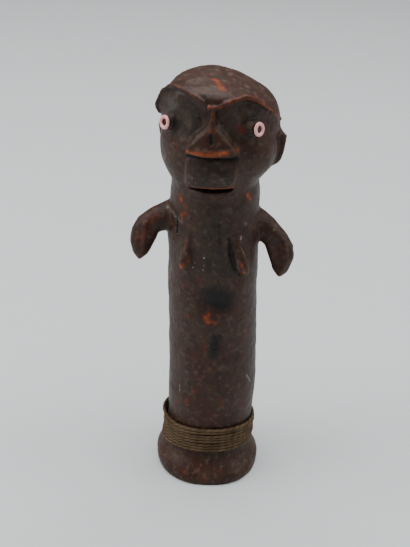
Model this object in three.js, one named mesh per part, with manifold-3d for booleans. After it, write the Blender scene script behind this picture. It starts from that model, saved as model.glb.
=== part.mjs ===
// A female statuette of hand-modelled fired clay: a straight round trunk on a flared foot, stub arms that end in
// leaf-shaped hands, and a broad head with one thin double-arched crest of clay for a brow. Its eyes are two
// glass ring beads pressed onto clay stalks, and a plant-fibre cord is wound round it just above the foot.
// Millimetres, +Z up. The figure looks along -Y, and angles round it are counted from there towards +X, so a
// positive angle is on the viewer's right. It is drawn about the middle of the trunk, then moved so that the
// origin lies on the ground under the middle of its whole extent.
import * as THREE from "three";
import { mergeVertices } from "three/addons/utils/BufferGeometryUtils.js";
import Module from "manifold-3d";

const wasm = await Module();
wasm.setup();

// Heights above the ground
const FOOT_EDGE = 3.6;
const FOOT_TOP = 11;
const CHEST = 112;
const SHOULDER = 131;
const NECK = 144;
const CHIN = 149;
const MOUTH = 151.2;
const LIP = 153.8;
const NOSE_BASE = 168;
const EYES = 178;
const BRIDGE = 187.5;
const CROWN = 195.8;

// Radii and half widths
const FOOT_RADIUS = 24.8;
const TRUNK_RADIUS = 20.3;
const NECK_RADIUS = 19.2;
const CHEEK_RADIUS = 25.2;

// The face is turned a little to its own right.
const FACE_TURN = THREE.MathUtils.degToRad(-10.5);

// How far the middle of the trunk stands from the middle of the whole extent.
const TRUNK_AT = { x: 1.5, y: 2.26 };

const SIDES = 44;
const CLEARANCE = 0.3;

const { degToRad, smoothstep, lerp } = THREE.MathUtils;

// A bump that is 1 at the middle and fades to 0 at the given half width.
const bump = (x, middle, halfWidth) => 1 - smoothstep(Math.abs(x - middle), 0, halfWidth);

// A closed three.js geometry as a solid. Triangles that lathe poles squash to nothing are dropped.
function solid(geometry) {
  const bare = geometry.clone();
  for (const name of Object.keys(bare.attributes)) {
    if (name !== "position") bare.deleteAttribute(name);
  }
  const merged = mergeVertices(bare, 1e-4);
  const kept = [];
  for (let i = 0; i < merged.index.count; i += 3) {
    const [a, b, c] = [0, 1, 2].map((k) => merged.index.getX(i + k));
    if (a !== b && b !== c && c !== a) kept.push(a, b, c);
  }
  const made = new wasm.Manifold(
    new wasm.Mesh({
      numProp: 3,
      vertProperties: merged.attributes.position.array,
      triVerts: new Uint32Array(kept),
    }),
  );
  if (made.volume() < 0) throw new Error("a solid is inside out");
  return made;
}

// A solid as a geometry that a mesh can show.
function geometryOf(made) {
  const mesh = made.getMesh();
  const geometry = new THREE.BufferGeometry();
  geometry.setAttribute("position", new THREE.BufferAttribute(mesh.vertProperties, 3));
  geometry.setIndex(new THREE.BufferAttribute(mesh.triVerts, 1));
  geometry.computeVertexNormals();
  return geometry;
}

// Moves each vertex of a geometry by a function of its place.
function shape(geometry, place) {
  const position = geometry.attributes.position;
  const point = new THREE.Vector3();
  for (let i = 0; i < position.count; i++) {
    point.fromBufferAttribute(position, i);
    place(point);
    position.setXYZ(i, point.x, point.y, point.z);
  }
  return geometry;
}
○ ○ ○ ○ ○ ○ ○
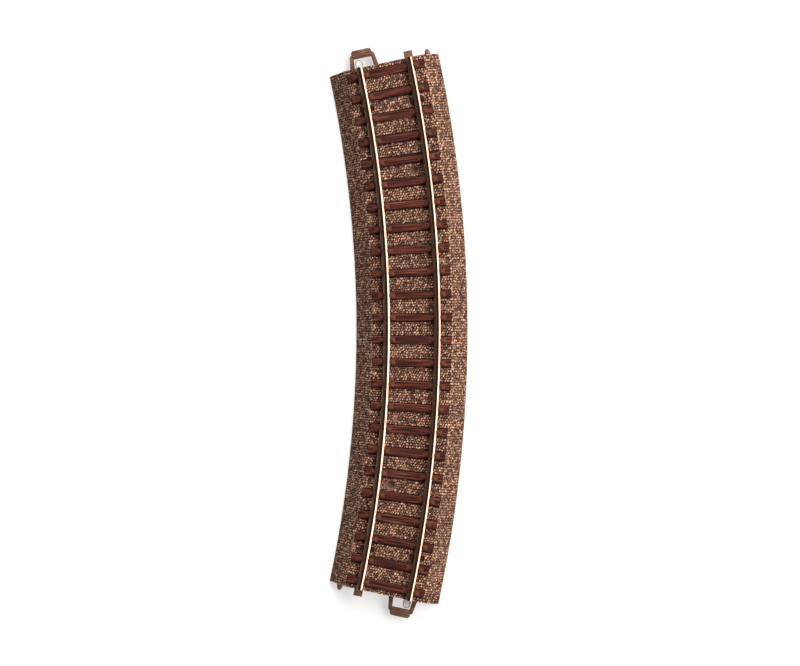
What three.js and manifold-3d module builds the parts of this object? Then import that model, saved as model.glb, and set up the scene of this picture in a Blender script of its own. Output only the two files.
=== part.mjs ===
○ ○ ○ ○ ○ ○ ○
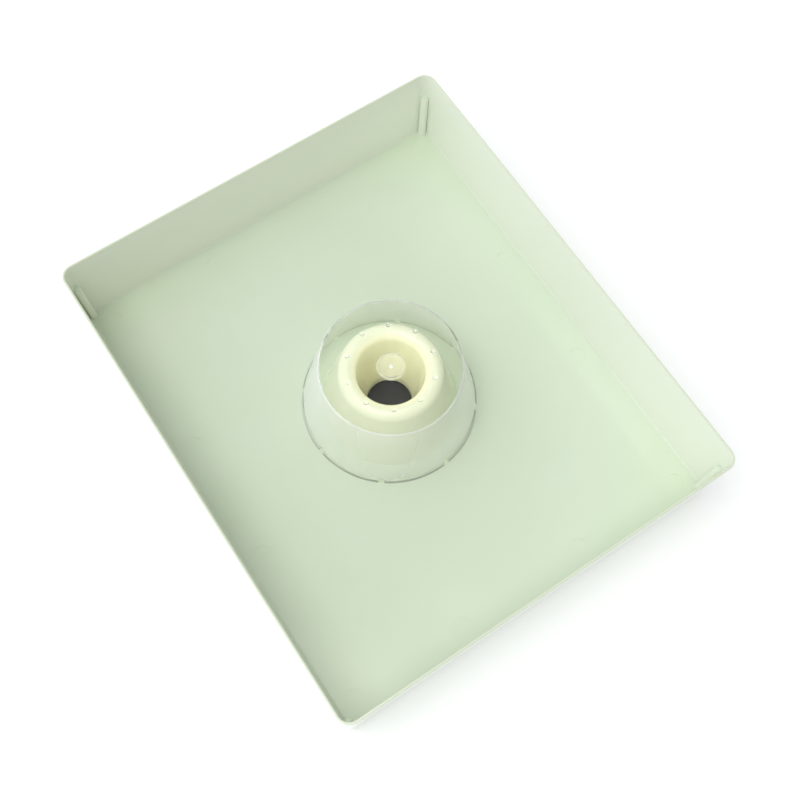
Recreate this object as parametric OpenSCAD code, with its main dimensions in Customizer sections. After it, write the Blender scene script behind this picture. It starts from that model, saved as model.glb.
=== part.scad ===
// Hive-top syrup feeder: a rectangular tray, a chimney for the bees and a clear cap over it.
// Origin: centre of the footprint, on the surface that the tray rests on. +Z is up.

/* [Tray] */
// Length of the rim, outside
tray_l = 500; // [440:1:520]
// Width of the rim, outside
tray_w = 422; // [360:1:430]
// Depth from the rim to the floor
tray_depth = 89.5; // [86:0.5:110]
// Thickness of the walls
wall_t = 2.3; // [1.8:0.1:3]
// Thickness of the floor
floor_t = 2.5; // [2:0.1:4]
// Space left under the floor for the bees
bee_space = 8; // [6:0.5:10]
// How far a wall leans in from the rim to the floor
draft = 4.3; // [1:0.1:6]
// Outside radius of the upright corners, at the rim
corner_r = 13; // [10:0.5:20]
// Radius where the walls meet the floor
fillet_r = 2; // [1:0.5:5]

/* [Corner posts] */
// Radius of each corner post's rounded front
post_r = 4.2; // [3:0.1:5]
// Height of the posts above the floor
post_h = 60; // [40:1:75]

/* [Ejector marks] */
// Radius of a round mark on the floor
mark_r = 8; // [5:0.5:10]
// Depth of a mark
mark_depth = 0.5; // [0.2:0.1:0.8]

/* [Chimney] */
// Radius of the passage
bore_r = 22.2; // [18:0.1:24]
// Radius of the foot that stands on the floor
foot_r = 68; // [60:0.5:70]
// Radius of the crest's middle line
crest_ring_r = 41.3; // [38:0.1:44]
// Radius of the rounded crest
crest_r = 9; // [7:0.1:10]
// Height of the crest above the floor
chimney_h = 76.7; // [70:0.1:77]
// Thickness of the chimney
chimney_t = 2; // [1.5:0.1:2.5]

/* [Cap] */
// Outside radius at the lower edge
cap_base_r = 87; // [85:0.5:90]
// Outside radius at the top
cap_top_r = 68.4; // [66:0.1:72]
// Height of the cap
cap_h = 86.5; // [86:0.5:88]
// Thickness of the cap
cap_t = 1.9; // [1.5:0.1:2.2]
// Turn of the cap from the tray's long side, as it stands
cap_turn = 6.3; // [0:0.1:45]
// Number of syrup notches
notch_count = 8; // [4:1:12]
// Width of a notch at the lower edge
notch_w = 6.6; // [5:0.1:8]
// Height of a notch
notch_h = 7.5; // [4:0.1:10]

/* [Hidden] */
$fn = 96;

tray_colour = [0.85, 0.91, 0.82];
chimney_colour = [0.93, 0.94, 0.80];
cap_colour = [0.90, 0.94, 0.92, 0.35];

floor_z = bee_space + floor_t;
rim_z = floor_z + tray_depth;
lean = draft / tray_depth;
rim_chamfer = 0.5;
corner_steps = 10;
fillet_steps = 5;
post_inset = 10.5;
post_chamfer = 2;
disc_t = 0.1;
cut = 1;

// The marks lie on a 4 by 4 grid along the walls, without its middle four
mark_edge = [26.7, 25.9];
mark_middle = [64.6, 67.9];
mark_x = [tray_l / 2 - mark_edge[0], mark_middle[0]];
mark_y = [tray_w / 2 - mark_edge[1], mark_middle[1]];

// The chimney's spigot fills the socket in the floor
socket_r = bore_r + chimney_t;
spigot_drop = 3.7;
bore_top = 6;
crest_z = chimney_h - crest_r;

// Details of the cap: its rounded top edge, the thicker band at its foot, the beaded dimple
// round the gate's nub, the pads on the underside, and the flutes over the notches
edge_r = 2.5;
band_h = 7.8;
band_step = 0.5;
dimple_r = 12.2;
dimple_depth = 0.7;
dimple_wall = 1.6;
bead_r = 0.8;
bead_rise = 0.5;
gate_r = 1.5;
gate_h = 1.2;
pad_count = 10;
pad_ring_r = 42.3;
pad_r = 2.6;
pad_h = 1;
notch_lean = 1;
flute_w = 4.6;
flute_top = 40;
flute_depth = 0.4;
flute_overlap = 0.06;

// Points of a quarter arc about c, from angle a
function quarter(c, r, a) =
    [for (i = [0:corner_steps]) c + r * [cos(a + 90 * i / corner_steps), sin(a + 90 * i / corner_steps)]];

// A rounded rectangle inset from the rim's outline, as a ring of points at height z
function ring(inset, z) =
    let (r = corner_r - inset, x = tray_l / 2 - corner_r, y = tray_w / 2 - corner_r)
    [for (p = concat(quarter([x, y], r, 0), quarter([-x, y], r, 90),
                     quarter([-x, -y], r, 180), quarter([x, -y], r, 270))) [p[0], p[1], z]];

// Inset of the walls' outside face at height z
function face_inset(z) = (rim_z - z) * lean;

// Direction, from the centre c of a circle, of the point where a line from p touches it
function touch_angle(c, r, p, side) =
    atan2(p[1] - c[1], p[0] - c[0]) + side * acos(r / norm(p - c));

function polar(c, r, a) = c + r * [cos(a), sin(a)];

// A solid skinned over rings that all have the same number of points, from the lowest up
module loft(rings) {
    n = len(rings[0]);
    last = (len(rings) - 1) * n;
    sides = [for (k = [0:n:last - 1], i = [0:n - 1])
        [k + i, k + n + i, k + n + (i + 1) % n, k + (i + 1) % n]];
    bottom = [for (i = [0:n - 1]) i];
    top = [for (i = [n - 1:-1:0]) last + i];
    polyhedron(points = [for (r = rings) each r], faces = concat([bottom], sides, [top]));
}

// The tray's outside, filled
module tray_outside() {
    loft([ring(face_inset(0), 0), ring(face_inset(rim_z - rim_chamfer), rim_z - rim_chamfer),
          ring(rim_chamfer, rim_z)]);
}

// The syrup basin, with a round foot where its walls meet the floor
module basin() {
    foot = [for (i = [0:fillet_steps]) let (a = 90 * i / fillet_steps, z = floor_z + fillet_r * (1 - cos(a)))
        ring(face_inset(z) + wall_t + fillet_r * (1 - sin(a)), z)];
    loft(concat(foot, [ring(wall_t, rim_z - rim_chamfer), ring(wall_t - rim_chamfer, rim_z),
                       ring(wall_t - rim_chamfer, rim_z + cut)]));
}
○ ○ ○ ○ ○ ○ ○
STATED TASK:
Nothing but the lines from the line that contains "Recreate this object" through the line that contains "chimney_t = 2; // [1.5:0.1:2.5]" should be given again, each exactly as it stands, both ends included.

RESPONSE BELOW:
Recreate this object as parametric OpenSCAD code, with its main dimensions in Customizer sections. After it, write the Blender scene script behind this picture. It starts from that model, saved as model.glb.
=== part.scad ===
// Hive-top syrup feeder: a rectangular tray, a chimney for the bees and a clear cap over it.
// Origin: centre of the footprint, on the surface that the tray rests on. +Z is up.

/* [Tray] */
// Length of the rim, outside
tray_l = 500; // [440:1:520]
// Width of the rim, outside
tray_w = 422; // [360:1:430]
// Depth from the rim to the floor
tray_depth = 89.5; // [86:0.5:110]
// Thickness of the walls
wall_t = 2.3; // [1.8:0.1:3]
// Thickness of the floor
floor_t = 2.5; // [2:0.1:4]
// Space left under the floor for the bees
bee_space = 8; // [6:0.5:10]
// How far a wall leans in from the rim to the floor
draft = 4.3; // [1:0.1:6]
// Outside radius of the upright corners, at the rim
corner_r = 13; // [10:0.5:20]
// Radius where the walls meet the floor
fillet_r = 2; // [1:0.5:5]

/* [Corner posts] */
// Radius of each corner post's rounded front
post_r = 4.2; // [3:0.1:5]
// Height of the posts above the floor
post_h = 60; // [40:1:75]

/* [Ejector marks] */
// Radius of a round mark on the floor
mark_r = 8; // [5:0.5:10]
// Depth of a mark
mark_depth = 0.5; // [0.2:0.1:0.8]

/* [Chimney] */
// Radius of the passage
bore_r = 22.2; // [18:0.1:24]
// Radius of the foot that stands on the floor
foot_r = 68; // [60:0.5:70]
// Radius of the crest's middle line
crest_ring_r = 41.3; // [38:0.1:44]
// Radius of the rounded crest
crest_r = 9; // [7:0.1:10]
// Height of the crest above the floor
chimney_h = 76.7; // [70:0.1:77]
// Thickness of the chimney
chimney_t = 2; // [1.5:0.1:2.5]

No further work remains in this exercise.